_GOAL_: Everything in the listing below from the line containing "252 of scene.py. More parts follow." through the line containing "return [Vector((-c.y, c.x))" should be repeated exactly; leave out every other line.

_Object modeling scripts_:
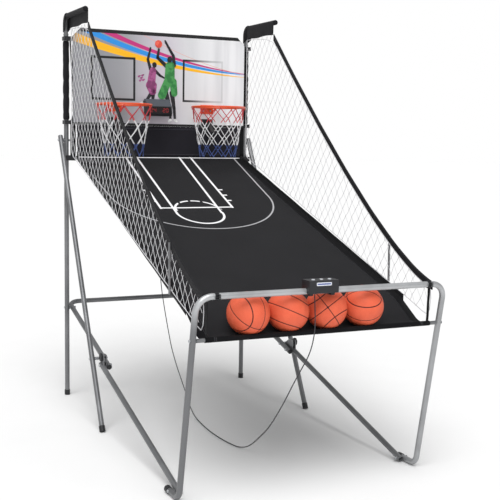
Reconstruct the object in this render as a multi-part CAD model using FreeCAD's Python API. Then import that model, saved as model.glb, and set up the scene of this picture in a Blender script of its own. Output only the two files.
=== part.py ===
"""Folding two-player basketball arcade game: tube frame, cloth ramp, two hoops, nets and balls.

Frame: millimetres, +Z up, the player stands at -Y and the board faces the player.
The sizes below measure Y from the plane of the rear uprights. Each node is then moved
back by FRAME_SHIFT, so that the origin lies on the floor at the middle of the footprint.
"""
import os

import FreeCAD, Part
from FreeCAD import Vector
from math import acos, atan2, cos, degrees, pi, radians, sin, sqrt, tan

# ---- driving dimensions -------------------------------------------------------------
UPRIGHT_SPACING = 1052.0     # between the centre lines of the rear uprights
UPRIGHT_HEIGHT = 1945.0
TUBE_OD = 25.0
TUBE_WALL = 1.2
SIDE_GAP = 4.0               # washer or plate between tubes that lie side by side

LEG_TOP_Z = 1393.0           # bolt of the inclined leg on the upright
LEG_FOOT_Y = -759.0
ARM_PIVOT_Z = 485.0          # bolt of the lower tube on the upright
LOWER_SLOPE = 0.277          # fall of the lower tubes, mm per mm forward
LOWER_BACK_Y = 72.0          # cross tube behind the uprights
LOWER_BEND = 60.0
FOLD_Y = -655.0              # pivot of the folding front frame

FRONT_BAR_Y = -1923.0
FRONT_BAR_Z = 833.0
FRONT_BEND = 62.0
FOOT_BEND = 45.0
FOOT_RUN = 125.0             # flat foot behind the leg's lower bend

TOP_ARM_RISE = 97.0          # above the top of the upright
TOP_ARM_REACH = 375.0
TOP_ARM_OD = 22.0
TOP_ARM_BEND = 40.0
SPIGOT_LENGTH = 120.0

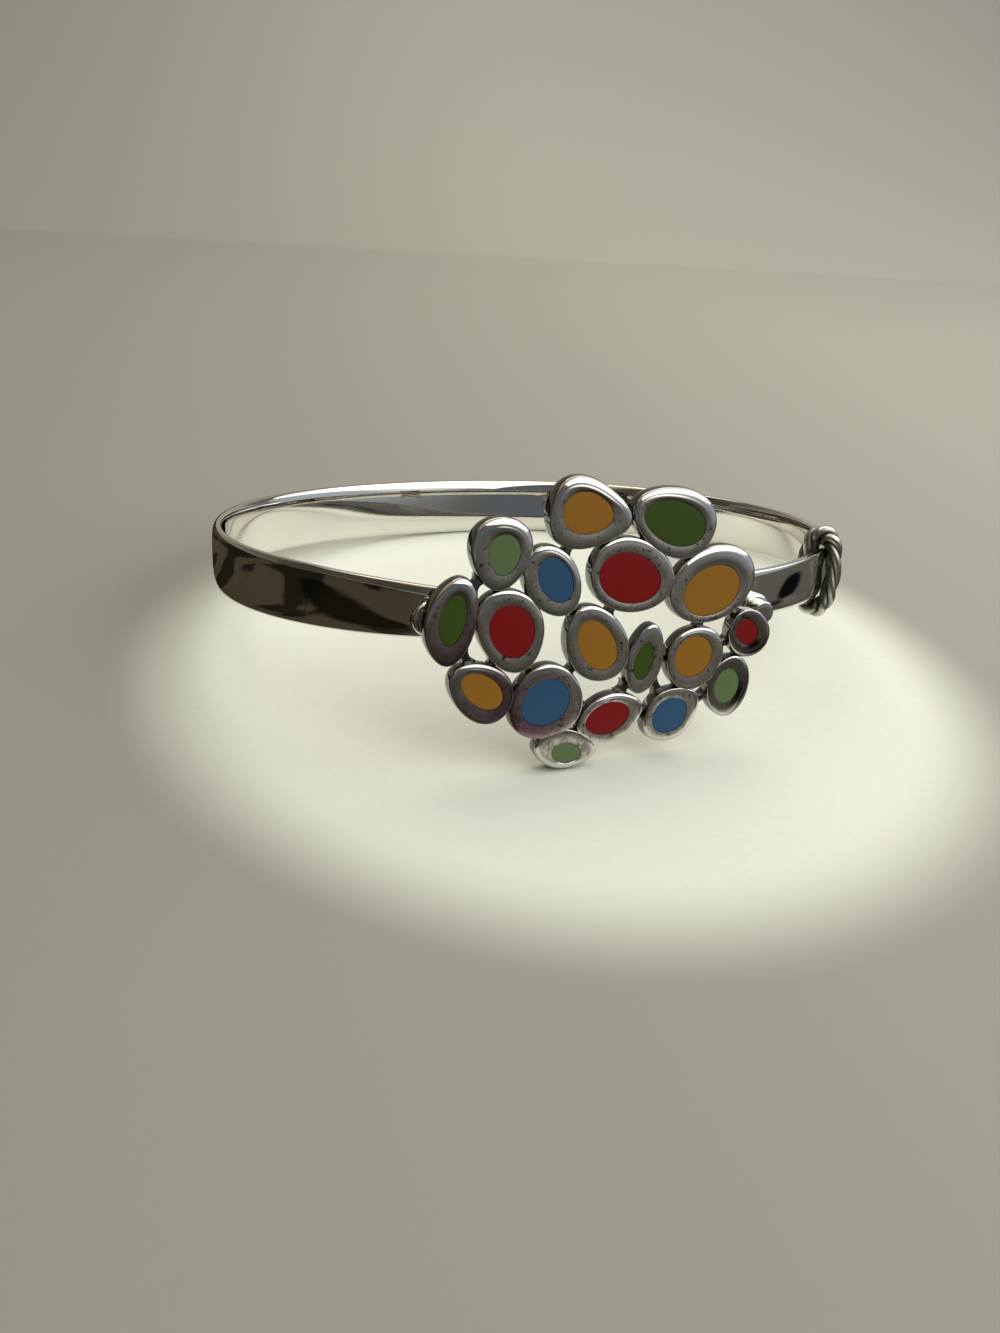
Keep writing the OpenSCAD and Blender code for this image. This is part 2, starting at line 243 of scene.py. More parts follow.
wire = {"bright": "#d6d2cb", "tarnish": "#1f1b18", "roughness": (0.2, 0.55), "patchMm": 1.2, "uneven": 0.5}


# Drawn silver wire, twisted: bright on the crowns of the strands, black with old tarnish in the grooves, and
# darker inside the loop with tarnish and painted shade, all carried as depth. Noise makes the share of dirt
# uneven by a quarter either way.
def twistedSilver():
    material, tree, place = startMaterial("twisted_silver_wire")
    depth = addNode(tree, "ShaderNodeAttribute", {"attribute_name": "depth"}, {})
    patch = addNode(tree, "ShaderNodeTexNoise", {}, {
        "Vector": place, "Scale": 1000 / wire["patchMm"], "Detail": 4.0, "Roughness": 0.6})
    uneven = addNode(tree, "ShaderNodeMath", {"operation": "MULTIPLY_ADD"}, {
        0: patch.outputs[0], 1: wire["uneven"], 2: -wire["uneven"] / 2})
    dirty = addNode(tree, "ShaderNodeMath", {"operation": "ADD", "use_clamp": True}, {
        0: uneven.outputs[0], 1: depth.outputs["Fac"]})
    tint = addNode(tree, "ShaderNodeMix", colourMix, {
        0: dirty.outputs[0], 6: linear(wire["bright"]), 7: linear(wire["tarnish"])})
    rough = addNode(tree, "ShaderNodeMapRange", {}, {
        "Value": dirty.outputs[0], "To Min": wire["roughness"][0], "To Max": wire["roughness"][1]})
    return finishMaterial(material, tree, {
        "Base Color": tint.outputs[2], "Metallic": 1.0, "Roughness": rough.outputs[0]})


enamelColours = {
    "orange": ("#96681e", "#8e621c"), "red": ("#7f0708", "#740607"), "dark_green": ("#394f15", "#344812"),
    "blue": ("#2f5378", "#2a4d70"), "light_green": ("#61764d", "#5a6f47")}
enamelLook = {"roughness": 0.42, "ior": 1.52, "specular": 0.2, "cloudMm": 2.2, "pitMm": 0.3,
              "pitDepthMm": 0.004, "pitStrength": 0.3}


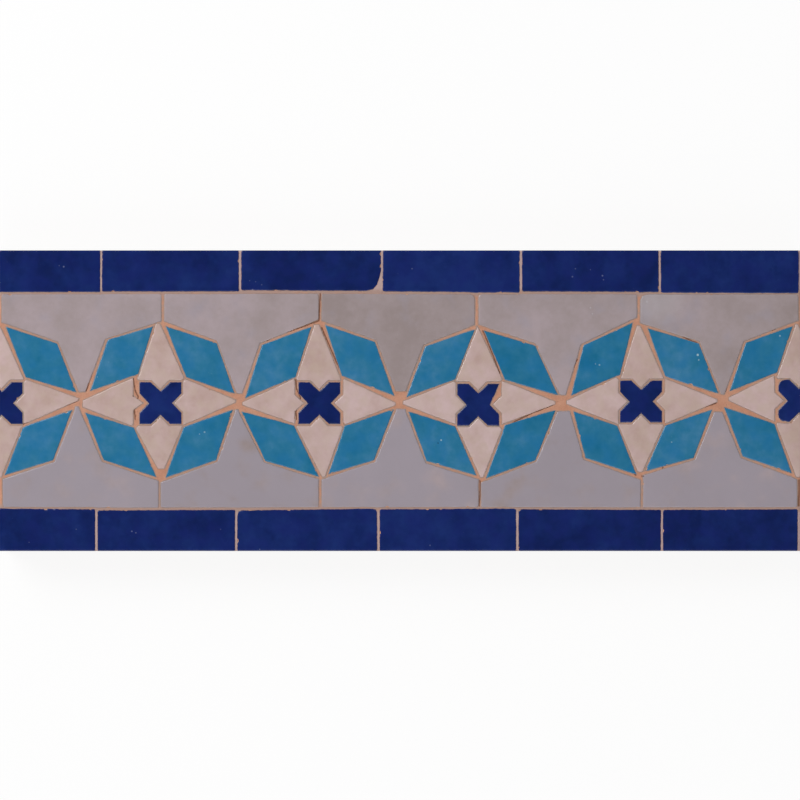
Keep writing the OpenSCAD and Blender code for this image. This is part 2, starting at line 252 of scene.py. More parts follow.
def ease(value, low, high):
    """Rises smoothly from 0 at low to 1 at high."""
    share = min(1.0, max(0.0, (value - low) / (high - low)))
    return share * share * (3 - 2 * share)


def between(a, b, gap):
    """Points from a up to but without b, evenly spaced and no further apart than gap."""
    count = max(1, math.ceil((b - a).length / gap))
    return [a.lerp(b, i / count) for i in range(count)]


def from_edge(p):
    """How far a place is from the panel's own edge."""
    return min(HALF_LENGTH - abs(p[0]), HALF_WIDTH - abs(p[1]))


def trios(ring):
    """Each item of a ring with the one before it and the one after it."""
    return zip(ring[-1:] + ring[:-1], ring, ring[1:] + ring[:1])


def inward(ring):
    """The directions that point into an anticlockwise outline at each of its points."""
    chords = [(after - before).normalized() for before, _, after in trios(ring)]
    return [Vector((-c.y, c.x)) for c in chords]


def corner_shares(ring):
    """How much further each point of an outline moves than its sides when the outline grows evenly."""
    shares = []
    for before, p, after in trios(ring):
        along = (p - before).normalized().dot((after - before).normalized())
        shares.append(1 / max(along, 1 / SHARPEST))
    return shares


def point_tree(points):
    """A tree that finds the nearest of some points."""
    tree = kdtree.KDTree(len(points))
    for number, p in enumerate(points):
        tree.insert((p[0], p[1], 0), number)
    tree.balance()
    return tree


def nearest(tree, p):
    """The number of the nearest point, and how far it is."""
    _, number, distance = tree.find((p[0], p[1], 0))
    return number, distance


def within(p, ring):
    """Whether a place lies inside an outline."""
    crossings = 0
    for a, b in zip(ring, ring[1:] + ring[:1]):
        if (a.y > p[1]) != (b.y > p[1]):
            crossings += p[0] < a.x + (b.x - a.x) * (p[1] - a.y) / (b.y - a.y)
    return crossings % 2 == 1


def face_loops(node):
    """The outlines of a node's top faces, anticlockwise, one for each tile in the node."""
    mesh = node.data
    top = max(v.co.z for v in mesh.vertices)
    edges = set()
    for face in mesh.polygons:
        corners = [mesh.vertices[i].co for i in face.vertices]
        if min(c.z for c in corners) < top - SAME * MM:
            continue
        ring = [(round(c.x / MM, DIGITS), round(c.y / MM, DIGITS)) for c in corners]
        edges.update(zip(ring, ring[1:] + ring[:1]))
    ahead = {a: b for a, b in edges if (b, a) not in edges}
    loops = []
    while ahead:
        start = min(ahead)
        loop = [start]
        following = ahead.pop(start)
        while following != start:
            loop.append(following)
            following = ahead.pop(following)
        loops.append([Vector(p) for p in loop])
    return loops


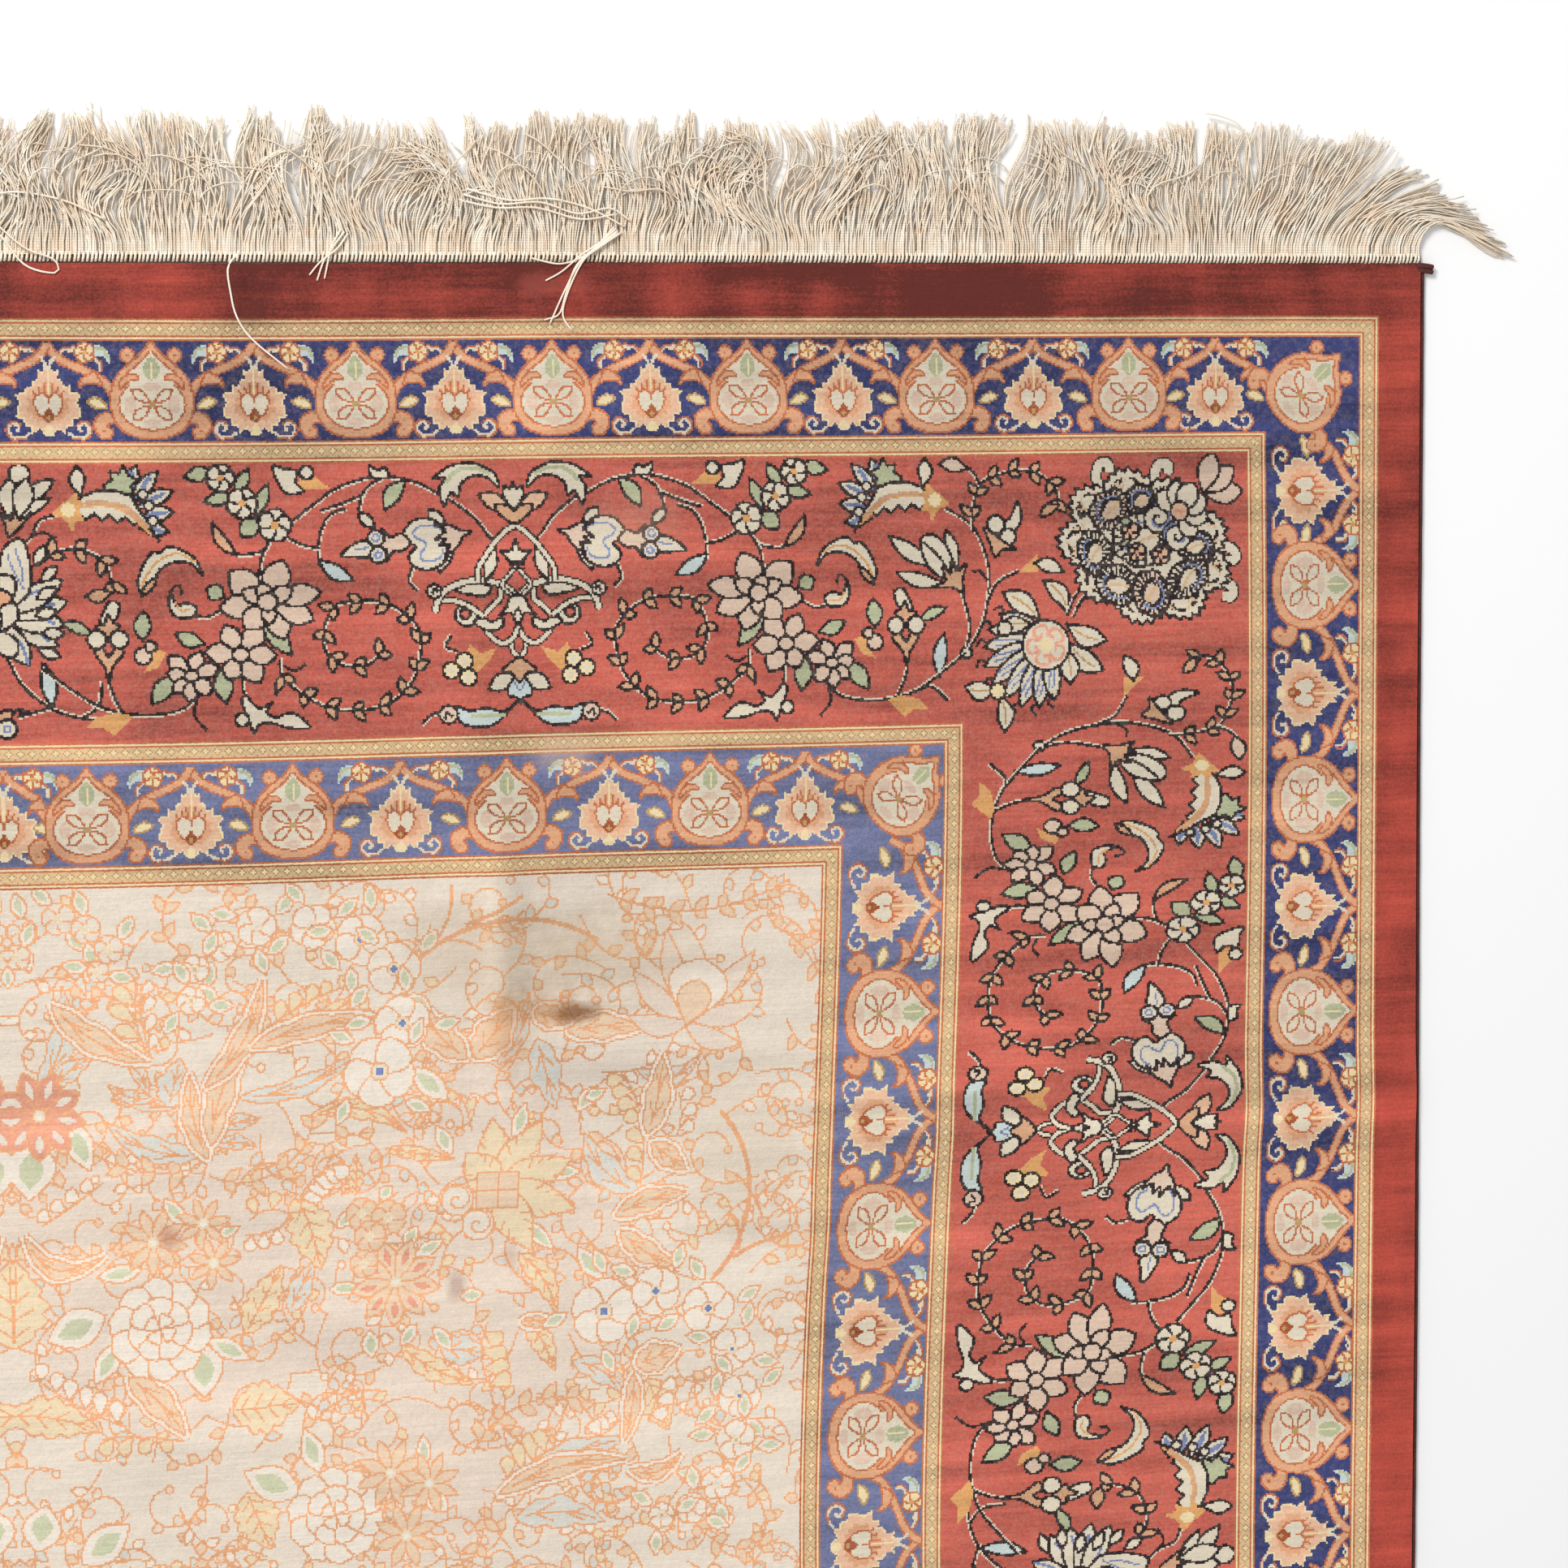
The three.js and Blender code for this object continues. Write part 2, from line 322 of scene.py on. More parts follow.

_RESULT OF THE EXERCISE_:
Keep writing the OpenSCAD and Blender code for this image. This is part 2, starting at line 252 of scene.py. More parts follow.
def ease(value, low, high):
    """Rises smoothly from 0 at low to 1 at high."""
    share = min(1.0, max(0.0, (value - low) / (high - low)))
    return share * share * (3 - 2 * share)


def between(a, b, gap):
    """Points from a up to but without b, evenly spaced and no further apart than gap."""
    count = max(1, math.ceil((b - a).length / gap))
    return [a.lerp(b, i / count) for i in range(count)]


def from_edge(p):
    """How far a place is from the panel's own edge."""
    return min(HALF_LENGTH - abs(p[0]), HALF_WIDTH - abs(p[1]))


def trios(ring):
    """Each item of a ring with the one before it and the one after it."""
    return zip(ring[-1:] + ring[:-1], ring, ring[1:] + ring[:1])


def inward(ring):
    """The directions that point into an anticlockwise outline at each of its points."""
    chords = [(after - before).normalized() for before, _, after in trios(ring)]
    return [Vector((-c.y, c.x)) for c in chords]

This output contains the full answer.